The 1953 coup was doubly significant; it not only terminated the democratic experiment and brought back the shah, but it effectively ended British influence in Iran. The United States was now in the driver’s seat, exactly where it wanted to be. Marginalizing the British and also the French in the region was one of Washington’s primary policy goals in the post–World War II era. So the Iranian coup was a big step in realizing their geopolitical objectives. For Iranians, the events of 1953 are not ancient history. Their memories of the destruction of their democracy are vivid. And the memories extend beyond Iran. While I was on a lecture tour of Lebanon and Syria in 2005, whenever I mentioned the coup, members in the audience were well informed about its details and ramifications.
Under the shah, Iran was a cornerstone of U.S. hegemony in the Middle East for more than twenty years. Iran and Israel were, as Nixon’s defense secretary Melvin Laird said, local “cops on the beat” ensuring that “radical nationalists” would not threaten U.S. interests.
The Islamic Revolution of 1978–79 ended that equation and altered regional power dynamics. With the overthrow of the shah, Iran severed itself from the United States.

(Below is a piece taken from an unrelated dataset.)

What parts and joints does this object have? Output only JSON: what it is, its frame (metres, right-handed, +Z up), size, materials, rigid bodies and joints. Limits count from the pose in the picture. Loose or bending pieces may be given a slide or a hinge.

Not only did the United States lose one of its main regional allies, but the new government in Tehran signaled the end to the flow of Iranian cash going to U.S. military contractors. The shah had spent tens of billions of dollars purchasing U.S.-made weapons. He had also, with Washington’s blessing, embarked on a nuclear energy program.
Today, the United States and Iran are on the brink of war. Much of what we see playing out today had its origins in the events of the late 1970s. The “loss” of Iran was a huge blow to Washington’s larger strategy in the Middle East. The humiliating and interminable hostage crisis, coupled with a botched rescue mission, further hardened Washington’s stance toward the new government in Tehran. The United States cut off diplomatic relations and imposed sanctions, conditions that continue to this day.